Captivated by Camelot
I was looking through my shelves of ‘best loved’
books and turned the pages of Mary Stewart’s Crystal Cave and The Hollow Hills,
overcome by a feeling of nostalgia. I
was twelve or thirteen, I think, when my elder sisters Rachel and Debbie were
trying to keep me occupied during the long, hot summer holidays. My mother had put them in charge, because I generally took advantage of any lack of "adult" supervision, riding off even during the hottest
time of day on my cycle. I don’t think I
ever got sun stroke, but my mother always feared I might.

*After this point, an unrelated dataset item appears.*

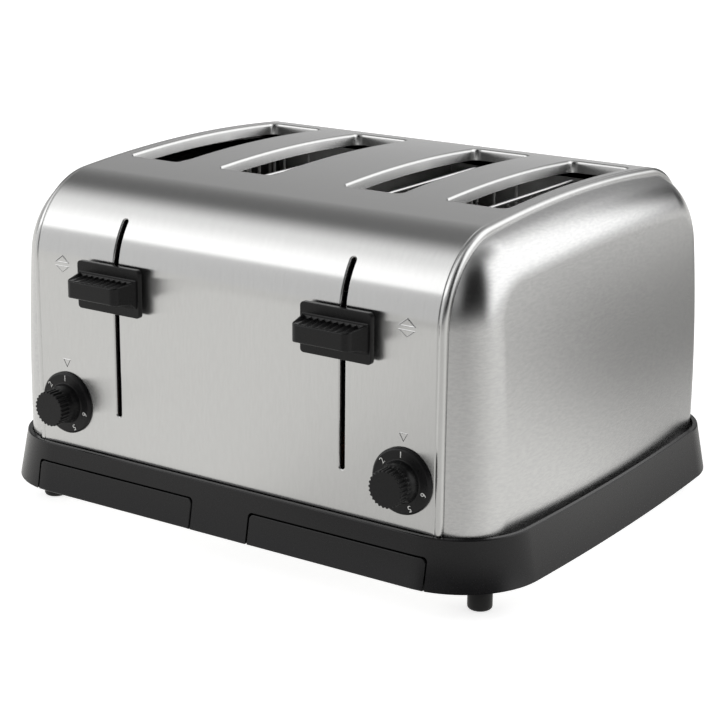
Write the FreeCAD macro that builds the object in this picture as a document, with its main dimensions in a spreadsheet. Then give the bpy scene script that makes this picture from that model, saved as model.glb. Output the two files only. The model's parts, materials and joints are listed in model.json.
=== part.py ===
import FreeCAD, Part
import math
import os
import re
import Sketcher

# Commercial four-slot toaster, millimetres, +Z up, front towards -Y.
# The origin is on the floor, under the middle of the whole toaster's box.

doc = FreeCAD.newDocument("CommercialToaster")
sheet = doc.addObject("Spreadsheet::Sheet", "Sizes")

# Driving sizes
SIZES = (
    # steel wrap, front to back over the top
    ("side_margin", 9.0),
    ("front_room", 59.0),
    ("rear_room", 41.0),
    ("body_height", 150.8),
    ("crown_radius", 940.0),
    ("crown_setback", 7.0),
    ("corner_radius", 45.0),
    ("sheet_wall", 1.0),
    ("bead_radius", 2.2),
    ("seam_flange", 6.0),
    # end covers
    ("seam_step", 2.4),
    ("cover_depth", 26.2),
    ("side_crown_radius", 1020.0),
    ("side_crown_height", 17.0),
    ("cover_corner", 25.0),
    # black base
    ("foot_height", 15.0),
    ("foot_radius", 6.2),
    ("foot_chamfer", 0.8),
    ("foot_boss_gap", 3.0),
    ("foot_inset_y", 29.9),
    ("foot_spigot_radius", 2.5),
    ("foot_spigot_length", 8.0),
    ("foot_spigot_gap", 0.5),
    ("foot_boss_radius", 9.0),
    ("base_side_overhang", 9.7),
    ("base_overhang", 8.4),
    ("base_height", 25.7),
    ("base_corner", 46.0),
    ("base_side_radius", 1670.0),
    ("base_flare", 4.8),
    ("rim_wall", 2.8),
    ("base_wall", 2.6),
    ("channel_depth", 3.0),
    ("rim_relief_gap", 0.3),
    ("deck_thickness", 2.5),
    ("crumb_opening_margin", 8.0),
    # bottom plate
    ("plate_thickness", 1.2),
    ("plate_clearance", 0.3),
    # crumb trays
    ("tray_width", 104.0),
    ("tray_front_height", 15.4),
    ("tray_front_thickness", 5.6),
    ("tray_front_corner", 2.5),
    ("tray_gap", 0.9),
    ("tray_clearance", 0.3),
    ("pan_rear_room", 33.4),
    ("pan_height", 11.5),
    ("pan_wall", 0.8),
    ("pan_side_clearance", 1.0),
    ("guide_wall", 2.0),
    # bread slots
    ("slot_width", 35.0),
    ("slot_length", 132.0),
    ("inner_slot", 40.1),
    ("slot_pitch", 61.0),
    ("slot_corner", 4.0),
    ("rim_wall_width", 1.5),
    ("rim_rise", 0.5),
    ("rim_drop", 7.5),
    # toasting chamber
    ("chamber_margin", 10.0),
    ("chamber_side_gap", 1.9),
    ("chamber_drop", 14.0),
    ("chassis_wall", 1.0),
    ("foot_flange", 42.0),
    ("head_flange", 28.0),
    ("rear_flange", 15.0),
    # heater boards
    ("heater_offset", 21.0),
    ("heater_wall", 1.0),
    ("heater_low", 18.0),
    ("heater_height", 110.0),
    ("ribbon_width", 2.5),
    ("ribbon_thickness", 0.4),
    ("ribbon_pitch", 11.0),
    ("ribbon_count", 13),
    # bread guards
    ("guard_offset", 12.5),
    ("guard_wire_radius", 0.9),
    ("guard_upright_radius", 0.7),
    ("guard_lower_radius", 1.1),
    ("guard_bend", 4.0),
    ("guard_low", 16.0),
    ("guard_top", 139.0),
    ("guard_end_gap", 6.0),
    ("guard_upright_count", 6),
    # carriage and its guide rods
    ("carriage_width", 68.0),
    ("carriage_height", 24.0),
    ("carriage_drop", 20.3),
    ("carriage_wall", 2.0),
    ("carriage_setback", 7.0),
    ("drop_travel", 62.0),
    ("lift_travel", 20.0),
    ("rod_radius", 3.0),
    ("rod_spacing", 40.0),
    ("rod_setback", 17.0),
    ("running_clearance", 0.05),
    ("sleeve_wall", 3.0),
    ("web_width", 4.0),
    ("arm_slit_width", 5.0),
    ("arm_slit_margin", 4.0),
    # bread racks
    ("rack_wall", 1.5),
    ("rack_height", 12.0),
    ("rack_inset", 4.0),
    ("rack_wire_radius", 1.0),
    ("rack_wire_length", 18.0),
    ("rack_wire_count", 9),
    # lever arm and lever knob
    ("lever_height", 95.5),
    ("lever_arm_wall", 1.6),
    ("lever_arm_height", 6.4),
    ("lever_arm_setback", 6.0),
    ("lever_gap", 3.2),
    ("lever_reach", 20.0),
    ("lever_plate_width", 41.0),
    ("lever_plate_height", 25.2),
    ("lever_plate_wall", 3.0),
    ("lever_plate_corner", 2.0),
    ("grip_height", 9.0),
    ("grip_rise", 0.7),
    ("grip_top_fall", 1.3),
    ("grip_root_drop", 7.8),
    ("grip_under_reach", 3.0),
    ("grip_root_rise", 7.4),
    ("grip_fillet_reach", 1.2),
    ("grip_fillet_step", 0.4),
    ("grip_front_width", 34.0),
    ("grip_root_width", 38.4),
    ("grip_corner", 4.4),
    ("grip_corner_step", 1.29),
    ("grip_edge", 1.0),
    ("groove_radius", 2.0),
    ("groove_depth", 0.9),
    ("groove_pitch", 3.7),
    ("groove_count", 9),
    ("groove_root", 1.2),
    ("slit_width", 2.9),
    ("slit_corner", 1.4),
    ("slit_low", 25.7),
    ("slit_high", 129.4),
    # armature and electromagnet
    ("armature_width", 16.0),
    ("armature_depth", 15.0),
    ("armature_wall", 3.0),
    ("armature_offset", 17.0),
    ("armature_setback", 3.0),
    ("shelf_rod_gap", 1.0),
    ("magnet_gap", 0.3),
    ("pole_radius", 3.5),
    ("coil_radius", 7.0),
    ("coil_end_gap", 4.0),
    ("yoke_wall", 4.0),
    # return spring
    ("spring_radius", 4.0),
    ("spring_bore_radius", 2.8),
    ("spring_offset", 9.0),
    # browning knob
    ("knob_inset", 21.7),
    ("knob_height", 27.2),
    ("knob_gap", 0.4),
    ("dial_radius", 16.7),
    ("dial_face", 2.2),
    ("dial_bevel", 1.1),
    ("hub_radius", 10.7),
    ("hub_lip", 0.5),
    ("hub_waist_radius", 10.1),
    ("hub_waist", 5.6),
    ("knob_grip_radius", 9.5),
    ("knob_grip_start", 7.2),
    ("knob_reach", 15.5),
    ("knob_edge", 0.5),
    ("flute_radius", 0.8),
    ("flute_length", 5.6),
    ("flute_count", 26),
    ("shaft_radius", 3.0),
    ("shaft_seat", 2.5),
    ("shaft_play", 0.02),
    ("panel_hole_radius", 4.0),
    # potentiometer and control board
    ("pot_radius", 8.5),
    ("pot_thickness", 9.0),
    ("pot_bush_radius", 5.0),
    ("pot_bush_length", 4.0),
    ("pot_floor", 1.0),
    ("board_thickness", 1.6),
    ("board_width", 36.0),
    ("board_height", 72.0),
    ("board_margin", 8.0),
    # terminal block and cord inlet
    ("terminal_width", 40.0),
    ("terminal_depth", 14.0),
    ("terminal_height", 18.0),
    ("terminal_low", 20.0),
    ("inlet_across", 60.0),
    ("inlet_height", 24.0),
    ("inlet_body_radius", 7.5),
    ("inlet_bore_radius", 4.2),
    ("inlet_flange_radius", 10.5),
    ("inlet_flange_wall", 3.5),
    ("inlet_body_length", 13.0),
    # screws
    ("screw_head_radius", 3.4),
    ("screw_head_height", 1.8),
    ("screw_radius", 1.7),
    ("screw_length", 8.0),
    ("chassis_screw_length", 3.4),
    ("screw_clearance", 0.05),
    ("screw_tip_gap", 0.3),
    ("chassis_screw_inset", 7.0),
    ("base_screw_boss_radius", 4.5),
    ("base_screw_setback", 44.5),
    # how far a cutting tool passes the material
    ("cut_past", 5.0),
)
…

I can imagine that my two sisters, wishing to
go about their own business, must have debated long and hard over the most
failsafe method to keep me in the house.
I can picture them right now - whispering, conspiring, taking out first
The Crystal Cave and then The Hollow Hills and placing each book in turn, in my
restless hands. I have always loved
reading, but at that point in my life, I loved the outdoors more. However, for a part of that summer I stayed
indoors during the day, curled up on a sofa in the living room, completely
enthralled by one of the most amazing legends of all time – the legend of King
Arthur and his knights, and of Merlin, that fascinating magician. I then read Alfred Lord Tennyson’s ‘Idylls of
the King’ which gave the Legend a new dimension altogether. I relived the charms of Camelot some years
later when Debbie managed to find, and lend me, The Once and Future King and
The Sword In The Stone by T.H. White.
Today when I see my daughters immersed in the latest
fantasy novels, I wish they would give the Arthurian legends a chance - to enjoy,
as I did, the indescribable bliss of being transported to the world of chivalry,
magic and romance that so inspired me one summer years ago.